Most common characters in the text
[(' ', 8960), ('e', 5579), ('t', 4310), ('a', 4142), ('i', 3293), ('o', 3229), ('s', 3115), ('r', 3059), ('n', 3033), ('h', 2241), ('l', 2022), ('c', 1575), ('d', 1475), ('m', 1300), ('u', 1164), ('f', 951), ('p', 943), ('g', 841), ('y', 676), (',', 632)]

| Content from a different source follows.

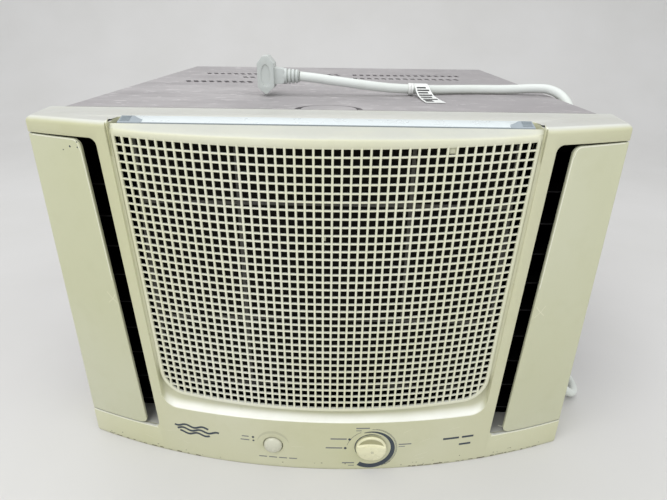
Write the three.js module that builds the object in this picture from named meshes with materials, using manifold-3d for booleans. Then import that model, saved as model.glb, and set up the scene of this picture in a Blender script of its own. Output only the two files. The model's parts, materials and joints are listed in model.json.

All characters in the text: 
{'p', 'l', '1', 'x', '×', '−', 'n', 'ē', 'þ', '[', 'w', 'v', '-', 'i', 'ɡ', 'a', '2', 'µ', '*', 'y', 'k', '4', '0', '—', '±', '=', 'ć', 'c', 'f', '5', 'á', 't', 'â', '(', '6', 'ῖ', 'q', 'ū', 'ð', ')', 'e', '–', 'α', 'h', 'ʻ', 'u', '8', "'", 'ñ', '+', 'o', 'γ', '"', '3', 'j', '\n', 's', '7', '%', ':', '/', '̯', 'ö', ']', 'æ', 'č', 'r', '°', ',', ';', 'd', 'ō', '?', ' ', 'b', '.', 'm', 'z', '9', 'g', 'ῆ'}


# N-grams


Some words are better taken together: New York, Happy end, Wall street, Linear regression etc ... . When tokenizing we want to consider all possible adjacent pairs of words in the text. We can do this with the NLTK ngrams function


In [None]:
from nltk import ngrams

text = "How much wood would a woodchuck chuck if a woodchuck could chuck wood?".lower()

# Tokenize
tokens = WordPunctTokenizer().tokenize(text)

# bigrams
bigrams = [w for w in  ngrams(tokens,n=2)]
print(bigrams)

print()
bigrams = ['_'.join(bg) for bg in bigrams]
print(bigrams)



[('how', 'much'), ('much', 'wood'), ('wood', 'would'), ('would', 'a'), ('a', 'woodchuck'), ('woodchuck', 'chuck'), ('chuck', 'if'), ('if', 'a'), ('a', 'woodchuck'), ('woodchuck', 'could'), ('could', 'chuck'), ('chuck', 'wood'), ('wood', '?')]

['how_much', 'much_wood', 'wood_would', 'would_a', 'a_woodchuck', 'woodchuck_chuck', 'chuck_if', 'if_a', 'a_woodchuck', 'woodchuck_could', 'could_chuck', 'chuck_wood', 'wood_?']


In [None]:
# and for trigrams

trigrams = ['_'.join(w) for w in  ngrams(tokens,n=3)]

print(trigrams)


['how_much_wood', 'much_wood_would', 'wood_would_a', 'would_a_woodchuck', 'a_woodchuck_chuck', 'woodchuck_chuck_if', 'chuck_if_a', 'if_a_woodchuck', 'a_woodchuck_could', 'woodchuck_could_chuck', 'could_chuck_wood', 'chuck_wood_?']


# add ngrams to list of tokens
Let's add the bigrams and trigrams to the list of tokens on the wikipedia Earth page and look at the frequency of ngrams.

In [None]:
text = wikipedia_page('Earth').lower()
unigrams = WordPunctTokenizer().tokenize(text)
bigrams = ['_'.join(w) for w in  ngrams(unigrams,n=2)]
trigrams = ['_'.join(w) for w in  ngrams(unigrams,n=3)]

In [None]:
tokens = unigrams + bigrams + trigrams

In [None]:
print(f"we have a total of {len(tokens)} tokens, including: \n- {len(unigrams)} unigrams \n- {len(bigrams)} bigrams \n- {len(trigrams)} trigrams. ")

we have a total of 33798 tokens, including: 
- 11267 unigrams 
- 11266 bigrams 
- 11265 trigrams. 


In [None]:
Counter(tokens).most_common(50)

[('the', 736),
 (',', 589),
 ('.', 490),
 ('of', 362),
 ('and', 288),
 ('earth', 261),
 ('is', 174),
 ('to', 165),
 ('s', 160),
 ("'", 159),
 ("'_s", 159),
 ('in', 157),
 ('a', 140),
 ("earth_'", 137),
 ("earth_'_s", 137),
 ('(', 113),
 ('of_the', 98),
 ('._the', 81),
 ('-', 78),
 ('by', 77),
 ('as', 74),
 ('with', 73),
 ('from', 70),
 (',_and', 67),
 ('surface', 66),
 ('at', 59),
 ('that', 58),
 ('in_the', 56),
 (')', 54),
 (',_the', 53),
 ('water', 52),
 ('of_earth', 51),
 ('sun', 50),
 ('are', 49),
 ('it', 46),
 ('about', 44),
 ('the_sun', 43),
 ('===', 42),
 ('to_the', 42),
 ('this', 41),
 ('its', 41),
 ('atmosphere', 41),
 ('on', 41),
 ('solar', 40),
 ('land', 40),
 ('which', 36),
 ('crust', 36),
 ('has', 36),
 ('million', 36),
 ("of_earth_'", 36)]

We have multiple bigrams in the top 50 tokens:

- of_the
- of_earth
- in_the

Adding ngrams to a list of tokens may help down the line when classifying text.